2. Use achievements/badges to reward the player. Some of those achievements will only be unlocked in roguelike mode. Maybe each scene comes with two achievements: one for finishing it and you also get the second one if you finished it in roguelike mode. That way you satisfy both styles of gamers and increase replayability.

CV1 not being cross-buy and the mandatory roguelike play mode are the two things holding me back from dropping $20 on CV2 right now.

I paid for this game on the Oculus store when I owned a Rift. Will it be cross-buy once it comes out on the Quest store?

I appreciate all the thought you're putting into the game and I hope you achieve your vision.

In the interests of helping you make it a success, I'll offer the following feedback which I hope will be useful and constructive:

1. Reiterating my original comment first: Keep It Simple. Too many menu options and branching trees for skills or crafting sucks you out of the game instead of into it. If the total experience is 1-2 hours long, that's enough time to learn to play and enjoy checkers but not chess. 

2. Tweak the procedural generation to maximize the length and width of corridors and to make turn radii larger. If the player is going north and you want to turn them south, let them walk around a more gradual bend. I've found that the current prevalence of tight turns makes me nauseous (and I have pretty good VR legs).

3. The areas with the gondola/ski-lift moving platforms are nice in that they open up the space a lot. They would be a lot more comfortable if they were a bit larger though. Maybe make them 2x2 instead of 1x2. Again, the tight turning is a bit nauseating. Also, the game's moving platforms are too fast which causes nausea and disorientation.

4. I recall seeing a moving train with cars on it and a turret on the other side. The goal being to use that cover. I would lean toward making the direction of the boxcars the same as the direction you need to move. Beyond that, I like the idea of jumping onto a moving conveyor or train and then avoiding bullets and shooting enemies much like Pistol Whip. Just make sure that the enemies appear ahead of you in the direction you're moving. Looking too much to the side while on a moving platform alto triggers nausea.
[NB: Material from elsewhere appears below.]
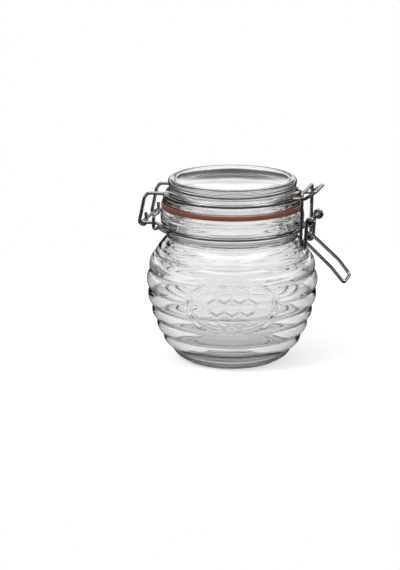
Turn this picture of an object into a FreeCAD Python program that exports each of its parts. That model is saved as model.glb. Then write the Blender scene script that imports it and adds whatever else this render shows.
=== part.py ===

5. In such tight confines, too many exploding robots can be frustrating.

I love what you're doing with Tea For God. Your work with procedural generation and non-Euclidean spaces is cutting edge. Kudos for your creativity and hard work. I wish you great success turning this into a commercial product. I hope that my feedback helps tweak that final product so that it provides an improved user experience, gets solid reviews, and catches fire. Cheers!

Thank you for your hard work. I must confess that I find the game already too confusing. I enter some menus and back away again in fear. I would urge you to make the game more accessible and enjoyable by simplifying and streamlining things, adding polish, not more combinations and permutations. Always try to look at your creation with the fresh eyes of someone who is new to it, as opposed to a developer who's been eyes deep in it for years. As Albert Einstein once said, "everything should be made as simple as possible but no simpler."

You were looking for ways to set your game apart? What about implementing a hitbox on the player and having the nature of the hit impact not only health but ability?

Get shot in the head? Dead! Or maybe you get lucky and only lose an eye. With VR you can do that and suddenly the person can only see on one side and stereoscopic vision is thus also gone.

Get shot in your gun arm? Congratulations, you now move slower and have to shoot with your other hand!

Get shot in your non-dominant arm? You move slower and reloading takes a lot longer. Two handed melee weapons would be out too.

Get shot in the leg? You now move slower and can't jump as far.

Get shot in the abdomen? You now move slower and have a limited time to finish the level or you bleed out.